● Set problem
Set down only the lines running from the one with "Write part 2" to the one with "CAM_Z + WHEEL_T, brass)", both lines included, exactly as they stand, please.

####

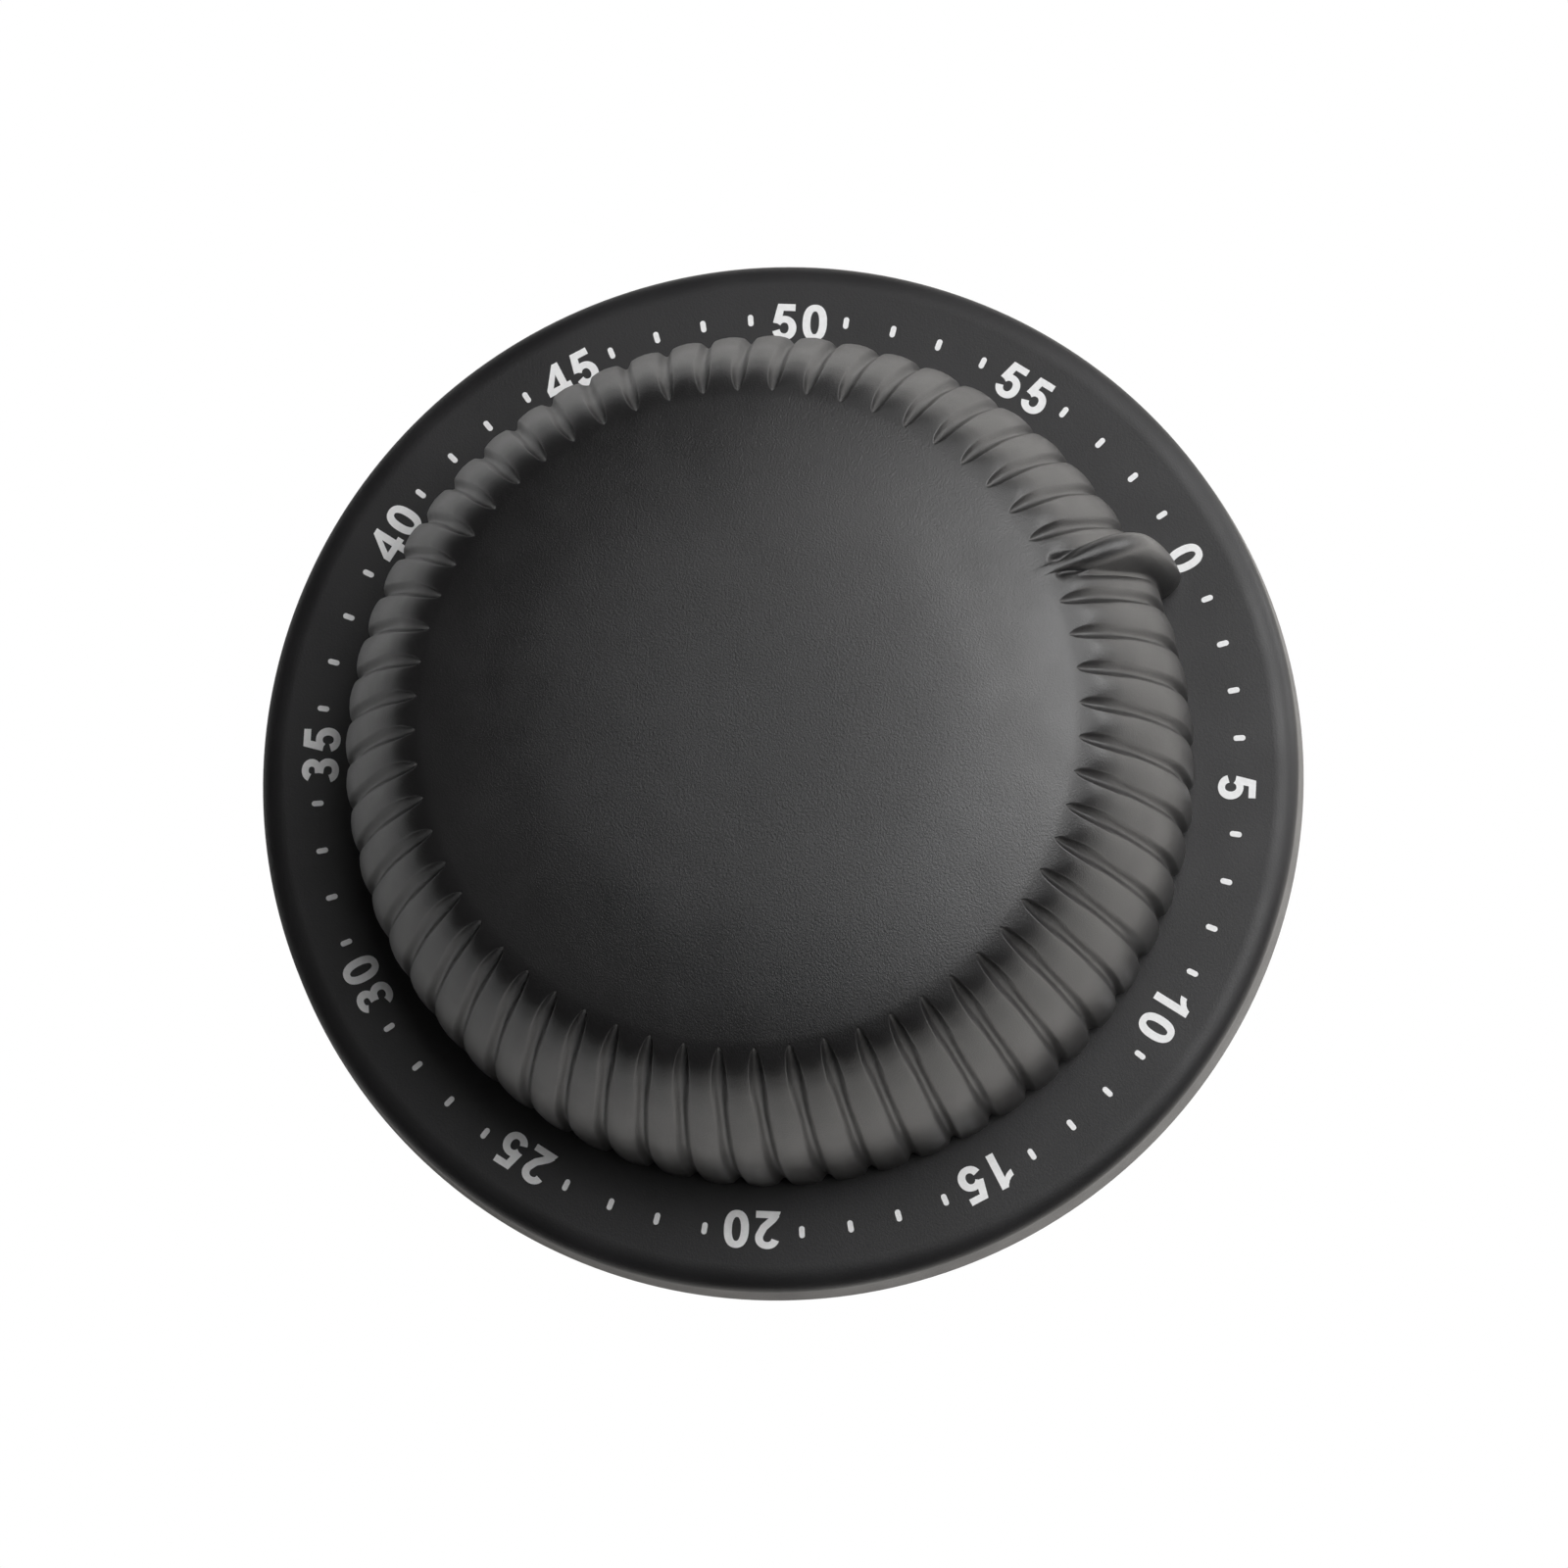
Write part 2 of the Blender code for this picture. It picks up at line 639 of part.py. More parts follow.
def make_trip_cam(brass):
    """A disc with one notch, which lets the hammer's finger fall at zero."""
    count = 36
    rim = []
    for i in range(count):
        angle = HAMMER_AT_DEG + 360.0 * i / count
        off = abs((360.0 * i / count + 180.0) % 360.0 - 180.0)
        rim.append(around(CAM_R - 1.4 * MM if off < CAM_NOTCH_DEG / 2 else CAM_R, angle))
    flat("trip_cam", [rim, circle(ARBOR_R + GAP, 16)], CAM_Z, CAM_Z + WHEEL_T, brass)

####

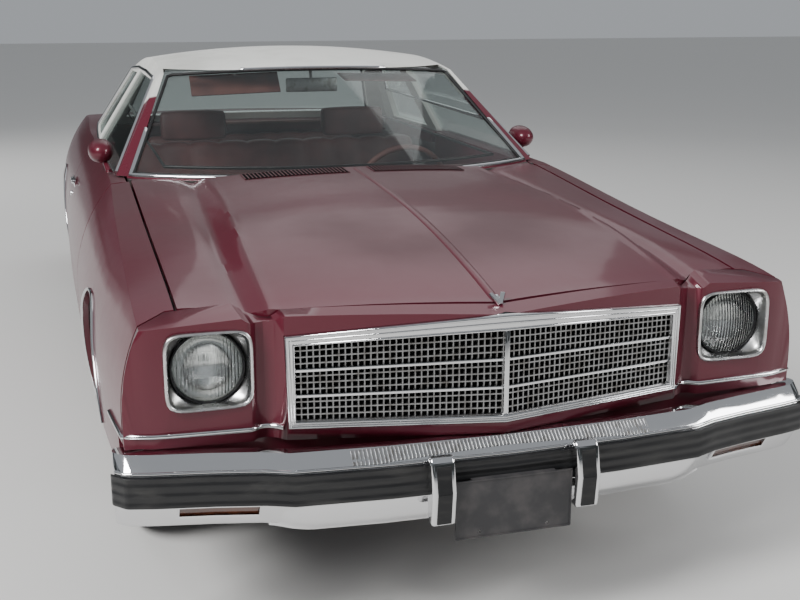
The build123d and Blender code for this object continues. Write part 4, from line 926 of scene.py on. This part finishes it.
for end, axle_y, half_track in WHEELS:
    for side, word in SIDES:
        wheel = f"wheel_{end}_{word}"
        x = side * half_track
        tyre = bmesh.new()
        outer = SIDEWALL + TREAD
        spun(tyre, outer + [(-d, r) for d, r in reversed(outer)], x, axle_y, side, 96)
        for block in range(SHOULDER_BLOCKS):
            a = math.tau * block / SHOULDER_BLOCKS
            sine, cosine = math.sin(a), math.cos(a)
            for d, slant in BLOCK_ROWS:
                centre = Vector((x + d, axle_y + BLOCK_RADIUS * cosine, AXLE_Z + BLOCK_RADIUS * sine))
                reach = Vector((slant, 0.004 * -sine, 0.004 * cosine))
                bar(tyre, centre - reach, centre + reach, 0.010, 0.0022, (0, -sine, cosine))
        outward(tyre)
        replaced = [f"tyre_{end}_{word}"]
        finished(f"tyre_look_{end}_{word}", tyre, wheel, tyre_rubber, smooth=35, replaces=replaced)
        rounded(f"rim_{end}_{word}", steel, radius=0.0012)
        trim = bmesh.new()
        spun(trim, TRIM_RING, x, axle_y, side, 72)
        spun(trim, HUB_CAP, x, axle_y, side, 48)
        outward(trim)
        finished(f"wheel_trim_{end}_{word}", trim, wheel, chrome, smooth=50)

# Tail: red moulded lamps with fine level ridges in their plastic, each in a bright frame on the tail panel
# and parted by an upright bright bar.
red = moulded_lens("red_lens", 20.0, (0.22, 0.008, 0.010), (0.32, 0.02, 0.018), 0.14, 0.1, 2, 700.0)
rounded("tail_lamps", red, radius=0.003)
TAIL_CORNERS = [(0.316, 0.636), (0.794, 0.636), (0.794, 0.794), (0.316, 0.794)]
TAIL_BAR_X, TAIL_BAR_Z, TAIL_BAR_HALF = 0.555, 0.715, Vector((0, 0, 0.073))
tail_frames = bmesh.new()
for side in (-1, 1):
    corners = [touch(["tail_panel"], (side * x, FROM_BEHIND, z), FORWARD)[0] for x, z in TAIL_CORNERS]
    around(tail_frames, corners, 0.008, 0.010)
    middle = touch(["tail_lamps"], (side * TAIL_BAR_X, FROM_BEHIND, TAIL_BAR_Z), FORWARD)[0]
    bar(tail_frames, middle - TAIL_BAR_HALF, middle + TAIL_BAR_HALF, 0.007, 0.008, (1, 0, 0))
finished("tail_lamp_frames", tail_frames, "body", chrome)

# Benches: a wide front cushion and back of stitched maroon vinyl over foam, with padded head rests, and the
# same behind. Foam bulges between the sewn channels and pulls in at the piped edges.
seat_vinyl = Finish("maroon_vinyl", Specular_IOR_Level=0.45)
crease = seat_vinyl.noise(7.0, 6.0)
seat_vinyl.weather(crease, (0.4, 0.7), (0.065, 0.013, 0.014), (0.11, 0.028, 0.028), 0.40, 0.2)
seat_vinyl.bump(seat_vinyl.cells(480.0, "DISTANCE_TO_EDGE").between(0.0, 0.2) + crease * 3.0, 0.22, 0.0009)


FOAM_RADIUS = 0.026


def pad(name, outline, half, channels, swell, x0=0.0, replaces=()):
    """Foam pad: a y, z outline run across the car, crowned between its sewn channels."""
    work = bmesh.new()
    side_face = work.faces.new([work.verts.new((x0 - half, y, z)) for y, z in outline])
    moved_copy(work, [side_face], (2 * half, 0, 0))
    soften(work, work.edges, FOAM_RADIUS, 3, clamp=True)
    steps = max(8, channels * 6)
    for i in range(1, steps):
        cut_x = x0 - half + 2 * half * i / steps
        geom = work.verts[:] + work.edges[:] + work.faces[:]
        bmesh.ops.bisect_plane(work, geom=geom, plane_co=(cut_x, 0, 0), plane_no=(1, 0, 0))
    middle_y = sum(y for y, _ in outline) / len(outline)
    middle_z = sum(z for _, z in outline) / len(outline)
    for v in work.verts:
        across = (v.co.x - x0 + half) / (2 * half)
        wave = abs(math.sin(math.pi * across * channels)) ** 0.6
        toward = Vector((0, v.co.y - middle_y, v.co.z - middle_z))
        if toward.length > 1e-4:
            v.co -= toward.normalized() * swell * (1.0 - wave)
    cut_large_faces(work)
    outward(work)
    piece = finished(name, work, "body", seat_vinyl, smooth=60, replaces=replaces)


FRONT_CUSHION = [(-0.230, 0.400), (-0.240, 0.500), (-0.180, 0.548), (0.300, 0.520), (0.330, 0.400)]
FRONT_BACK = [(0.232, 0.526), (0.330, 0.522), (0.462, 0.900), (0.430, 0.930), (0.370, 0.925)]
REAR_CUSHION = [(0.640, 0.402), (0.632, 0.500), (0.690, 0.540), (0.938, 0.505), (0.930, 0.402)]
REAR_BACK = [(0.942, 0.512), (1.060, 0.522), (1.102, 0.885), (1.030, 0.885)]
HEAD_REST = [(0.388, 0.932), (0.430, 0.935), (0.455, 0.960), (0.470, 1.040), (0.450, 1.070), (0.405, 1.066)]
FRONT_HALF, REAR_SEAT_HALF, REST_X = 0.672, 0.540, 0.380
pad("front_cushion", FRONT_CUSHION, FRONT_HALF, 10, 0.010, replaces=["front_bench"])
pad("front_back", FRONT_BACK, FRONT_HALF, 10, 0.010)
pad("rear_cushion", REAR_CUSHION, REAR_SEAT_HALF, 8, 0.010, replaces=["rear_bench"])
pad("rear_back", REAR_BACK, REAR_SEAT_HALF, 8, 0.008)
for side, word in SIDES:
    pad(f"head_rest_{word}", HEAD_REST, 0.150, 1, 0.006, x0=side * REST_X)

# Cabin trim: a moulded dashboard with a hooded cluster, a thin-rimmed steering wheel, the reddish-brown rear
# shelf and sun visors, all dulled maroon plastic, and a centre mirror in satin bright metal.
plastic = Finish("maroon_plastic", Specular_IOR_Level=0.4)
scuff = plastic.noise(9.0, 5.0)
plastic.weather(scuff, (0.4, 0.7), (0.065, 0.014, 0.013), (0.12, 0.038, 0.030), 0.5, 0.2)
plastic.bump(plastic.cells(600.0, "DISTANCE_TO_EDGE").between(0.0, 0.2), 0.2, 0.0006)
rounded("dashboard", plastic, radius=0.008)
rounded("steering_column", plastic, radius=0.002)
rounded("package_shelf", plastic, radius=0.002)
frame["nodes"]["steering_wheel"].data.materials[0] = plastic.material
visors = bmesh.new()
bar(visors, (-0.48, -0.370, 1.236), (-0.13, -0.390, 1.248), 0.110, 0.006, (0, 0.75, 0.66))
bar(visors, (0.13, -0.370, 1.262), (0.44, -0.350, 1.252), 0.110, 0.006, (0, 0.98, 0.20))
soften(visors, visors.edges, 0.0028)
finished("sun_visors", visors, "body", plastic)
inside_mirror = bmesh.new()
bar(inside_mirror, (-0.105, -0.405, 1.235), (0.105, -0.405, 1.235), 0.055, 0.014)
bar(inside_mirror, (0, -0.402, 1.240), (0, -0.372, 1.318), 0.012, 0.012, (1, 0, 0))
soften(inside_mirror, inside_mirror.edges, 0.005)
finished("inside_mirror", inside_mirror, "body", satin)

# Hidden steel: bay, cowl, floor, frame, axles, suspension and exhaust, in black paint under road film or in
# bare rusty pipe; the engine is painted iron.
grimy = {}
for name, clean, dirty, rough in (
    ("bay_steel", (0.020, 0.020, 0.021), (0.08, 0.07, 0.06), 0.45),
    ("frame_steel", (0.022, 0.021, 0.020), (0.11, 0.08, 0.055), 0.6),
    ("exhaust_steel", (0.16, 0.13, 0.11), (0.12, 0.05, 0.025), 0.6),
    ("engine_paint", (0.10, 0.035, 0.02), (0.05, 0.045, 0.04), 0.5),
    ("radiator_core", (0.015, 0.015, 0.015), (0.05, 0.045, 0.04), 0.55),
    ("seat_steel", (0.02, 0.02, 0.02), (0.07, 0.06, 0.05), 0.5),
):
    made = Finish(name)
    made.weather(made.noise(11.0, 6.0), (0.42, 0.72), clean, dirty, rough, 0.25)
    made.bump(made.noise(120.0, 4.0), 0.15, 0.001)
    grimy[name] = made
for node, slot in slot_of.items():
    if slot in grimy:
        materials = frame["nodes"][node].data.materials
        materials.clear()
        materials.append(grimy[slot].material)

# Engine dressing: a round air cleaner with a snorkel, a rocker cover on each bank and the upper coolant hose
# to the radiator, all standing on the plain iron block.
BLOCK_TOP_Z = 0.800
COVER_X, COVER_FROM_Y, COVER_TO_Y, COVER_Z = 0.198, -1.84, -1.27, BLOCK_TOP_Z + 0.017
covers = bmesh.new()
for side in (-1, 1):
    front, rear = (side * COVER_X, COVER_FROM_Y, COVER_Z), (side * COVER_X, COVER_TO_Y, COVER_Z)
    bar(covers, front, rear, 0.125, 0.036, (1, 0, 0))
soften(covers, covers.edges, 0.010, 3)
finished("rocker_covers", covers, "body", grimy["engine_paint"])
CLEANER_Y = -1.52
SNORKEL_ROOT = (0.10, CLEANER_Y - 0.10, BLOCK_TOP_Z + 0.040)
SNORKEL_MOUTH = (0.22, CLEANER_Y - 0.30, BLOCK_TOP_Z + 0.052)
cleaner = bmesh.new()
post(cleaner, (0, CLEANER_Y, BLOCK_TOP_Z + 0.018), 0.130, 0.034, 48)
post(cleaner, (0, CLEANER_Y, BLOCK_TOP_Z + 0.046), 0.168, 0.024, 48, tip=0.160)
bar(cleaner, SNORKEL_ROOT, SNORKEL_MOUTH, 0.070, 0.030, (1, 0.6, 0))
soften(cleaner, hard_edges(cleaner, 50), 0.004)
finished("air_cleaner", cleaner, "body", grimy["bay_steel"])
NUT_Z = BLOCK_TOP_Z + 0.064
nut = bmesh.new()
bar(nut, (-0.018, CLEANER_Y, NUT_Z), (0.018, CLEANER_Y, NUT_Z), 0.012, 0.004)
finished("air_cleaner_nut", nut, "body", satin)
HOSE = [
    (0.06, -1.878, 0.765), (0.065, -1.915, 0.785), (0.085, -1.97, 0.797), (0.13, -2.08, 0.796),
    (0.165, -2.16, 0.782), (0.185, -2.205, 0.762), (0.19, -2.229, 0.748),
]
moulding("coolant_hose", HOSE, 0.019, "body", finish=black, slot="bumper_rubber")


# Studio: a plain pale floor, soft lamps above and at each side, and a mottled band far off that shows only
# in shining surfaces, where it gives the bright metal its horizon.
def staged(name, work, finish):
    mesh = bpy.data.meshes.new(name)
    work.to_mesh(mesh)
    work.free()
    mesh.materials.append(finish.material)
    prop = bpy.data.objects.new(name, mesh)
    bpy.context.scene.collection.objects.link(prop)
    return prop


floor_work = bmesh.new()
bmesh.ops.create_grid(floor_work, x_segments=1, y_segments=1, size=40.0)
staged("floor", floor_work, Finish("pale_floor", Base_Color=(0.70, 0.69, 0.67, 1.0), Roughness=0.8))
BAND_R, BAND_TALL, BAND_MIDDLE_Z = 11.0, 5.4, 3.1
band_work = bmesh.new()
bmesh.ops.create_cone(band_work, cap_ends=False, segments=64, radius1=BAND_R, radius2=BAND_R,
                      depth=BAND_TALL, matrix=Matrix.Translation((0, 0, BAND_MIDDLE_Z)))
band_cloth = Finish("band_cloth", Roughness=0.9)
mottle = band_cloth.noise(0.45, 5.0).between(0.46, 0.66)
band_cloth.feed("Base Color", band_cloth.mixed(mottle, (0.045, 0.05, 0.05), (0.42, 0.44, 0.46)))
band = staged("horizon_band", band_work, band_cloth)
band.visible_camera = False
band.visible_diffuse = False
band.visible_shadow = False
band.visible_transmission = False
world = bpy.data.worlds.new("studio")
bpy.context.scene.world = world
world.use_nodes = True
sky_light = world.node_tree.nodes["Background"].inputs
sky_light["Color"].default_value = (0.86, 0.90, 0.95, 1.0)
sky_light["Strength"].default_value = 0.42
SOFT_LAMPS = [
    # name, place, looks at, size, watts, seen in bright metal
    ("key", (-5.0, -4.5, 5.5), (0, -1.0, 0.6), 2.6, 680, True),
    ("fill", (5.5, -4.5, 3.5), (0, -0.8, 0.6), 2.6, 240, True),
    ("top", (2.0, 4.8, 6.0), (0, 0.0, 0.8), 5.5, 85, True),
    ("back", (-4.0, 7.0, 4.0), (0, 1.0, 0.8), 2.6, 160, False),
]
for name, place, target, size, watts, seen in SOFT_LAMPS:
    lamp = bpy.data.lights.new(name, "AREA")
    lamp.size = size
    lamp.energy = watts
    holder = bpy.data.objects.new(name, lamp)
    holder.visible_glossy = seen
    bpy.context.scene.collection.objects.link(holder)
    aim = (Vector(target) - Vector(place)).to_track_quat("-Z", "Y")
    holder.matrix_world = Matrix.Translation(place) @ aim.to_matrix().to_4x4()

####

● Expected answer
Write part 2 of the Blender code for this picture. It picks up at line 639 of part.py. More parts follow.
def make_trip_cam(brass):
    """A disc with one notch, which lets the hammer's finger fall at zero."""
    count = 36
    rim = []
    for i in range(count):
        angle = HAMMER_AT_DEG + 360.0 * i / count
        off = abs((360.0 * i / count + 180.0) % 360.0 - 180.0)
        rim.append(around(CAM_R - 1.4 * MM if off < CAM_NOTCH_DEG / 2 else CAM_R, angle))
    flat("trip_cam", [rim, circle(ARBOR_R + GAP, 16)], CAM_Z, CAM_Z + WHEEL_T, brass)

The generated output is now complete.